Instalment credit makes up the second largest component of credit extended to households but is the fastest growing component with a year on year growth rate of 17.3% compared to the 11.9% growth seen in total credit extended to households. This points to a nation that is becoming more comfortable with the use of debt for private consumption. Installment credit is often used to purchase consumer goods and could be seen as a non-productive utilization of credit, and much of this is spent on imported goods.

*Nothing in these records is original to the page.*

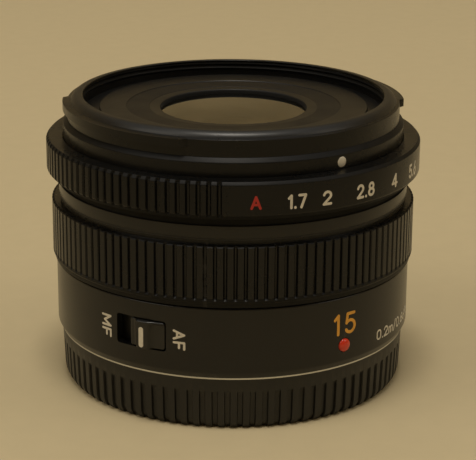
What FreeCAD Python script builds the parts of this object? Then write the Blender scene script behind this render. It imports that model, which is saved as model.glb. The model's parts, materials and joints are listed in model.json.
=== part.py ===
import FreeCAD, Part
import math
import os

# A compact wide-angle prime lens standing on its rear cap, front glass up.
# Millimetres. The origin is the centre of the cap's bottom, +Z is the optical axis towards the
# front, and the index line of the barrel faces -Y. Angles run round the axis from -Y towards +X.

V = FreeCAD.Vector
AXIS = V(0, 0, 1)
CENTRE = V(0, 0, 0)

# Clearances
RUNNING = 0.08          # radial, between a turning ring and the tube that it turns on
SEATED = 0.02           # radial, between two fixed pieces that fit each other
PIN_PLAY = 0.05         # radial, pins in holes and slots
CLOSE = 0.1             # between fixed pieces that lie side by side
LOOSE = 0.3             # between neighbours that must never touch

# Rear cap
CAP_HEIGHT = 7.9
CAP_SETBACK = 0.1       # radial, from the mount's rim
CAP_TAPER = 0.3         # radial, from the top edge to the waist
CAP_CHAMFER = 0.7       # radial, from the waist to the foot
CAP_CHAMFER_HEIGHT = 1.0
CAP_WALL = 1.5
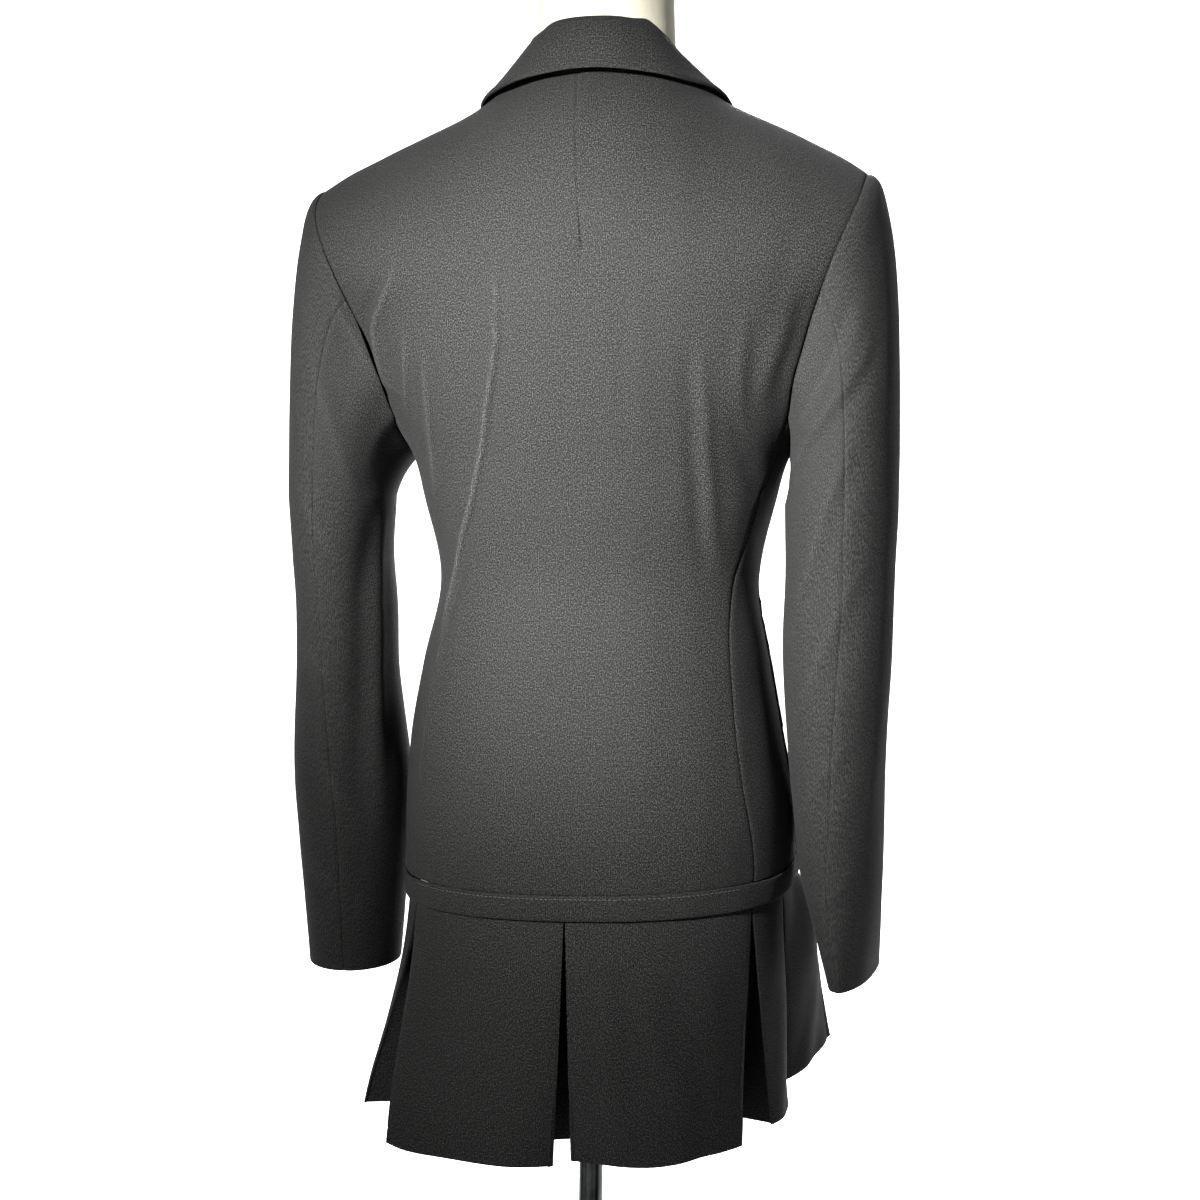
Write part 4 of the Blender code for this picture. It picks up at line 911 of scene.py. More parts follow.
def chrome_material():
    """Polished chrome with dark and light reflection streaks painted round its axis, faint wiping
    marks and dust.
    """
    look = Look(bpy.data.materials.new("polished_chrome"))
    coords = look.places()
    marks = look.grain(coords, 60.0, 0.25, 4.0)
    dust = look.grain(coords, 900.0, 1.0, 3.0)
    place = look.parts(coords)
    # Painted reflection: dark and light bands round the axis, as the chrome would mirror the room,
    # multiplied into its colour
    turn = look.maths("ARCTAN2", place["Y"], place["X"])
    slow_painted_band = look.maths("SINE", look.maths("MULTIPLY", turn, 5.0))
    quick_painted_band = look.maths("SINE", look.maths("MULTIPLY", turn, 13.0))
    both = look.maths("ADD", slow_painted_band, look.maths("MULTIPLY", quick_painted_band, 0.5))
    around = look.maths("MULTIPLY", look.maths("ADD", both, 1.5), 0.33)
    tone = look.multiplied(
        look.ramp(marks, (0.3, (0.040, 0.042, 0.042)), (0.7, (0.095, 0.10, 0.10))),
        (1.0, look.ramp(around, (0.2, 0.12), (0.45, 0.7), (0.8, 1.3))))
    return look.finished(
        {"Base Color": tone, "Roughness": look.ramp(marks, (0.35, 0.06), (0.75, 0.22)),
         "Metallic": 1.0},
        ((dust, 0.05, 0.0002), (marks, 0.05, 0.0006)))


def horn_material():
    """Dark polished horn with a faint streak."""
    look = Look(bpy.data.materials.new("dark_horn_buttons"))
    streak = look.grain(look.places(), 120.0, 6.0, 4.0)
    return look.finished(
        {"Base Color": look.ramp(streak, (0.3, 0.008), (0.75, (0.030, 0.026, 0.023))),
         "Roughness": look.ramp(streak, (0.2, 0.22), (0.8, 0.40))},
        ((streak, 0.15, 0.0003),))


def thread_material():
    """Black sewing thread."""
    look = Look(bpy.data.materials.new("sewing_thread"))
    twist = look.grain(look.places(), 5000.0, 1.0, 2.0)
    return look.finished(
        {"Base Color": look.ramp(twist, (0.3, 0.012), (0.7, 0.040)), "Roughness": 0.55},
        ((twist, 0.4, 0.0001),))


# ---------------------------------------------------------------- objects

FLAT_FROM = 10            # a face with this many corners is a flat end, and isn't smoothed
WELD = 2e-5               # points this close are one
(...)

Credit extension to corporates

Credit extension to corporates grew by 1.7% on a month on month basis and 21.4% year-on-year In May, meaningfully higher than the growth of credit extended to households once again. This expansion was, primarily driven by huge growth in mortgage loans, up 24.0% y/y, followed by other claims, 48.3% more than a year ago. The rapid uptake of credit by businesses can, at least partly, be attributed to the rapid expansion of the local economy as well as the potential growth in such yet to be unlocked.

Reserves and money supply

The stock of foreign reserves decreased at the end of May 2015. International reserves stood at N$13.7 billion at the end of May 2015, down from N$15.4 billion at the end of the preceding month. The slowed growth mainly came as a result of increased government expenditure and net capital outflows from commercial banks during May 2015.

Picture3

Outlook

Due to strong wealth effects as a result of prolonged and abnormally high growth, we believe that demand for credit will remain high, while real income growth will allow suppliers of debt to continue to lend with a fair level of confidence. Additionally, the lagged effects of increasing interest rates mean that it is unlikely that we will seen a major impact on credit demand by households for a period of 6 to 18 months after rate hikes start, provided that the magnitude of the hiking cycle is sufficient to cause an impact. However, the decline in reserves is cause for concern, as is the peculiar growth in installment credit seen through May, and these factors may result in a sooner, and more aggressive, interest rate hike than previously expected.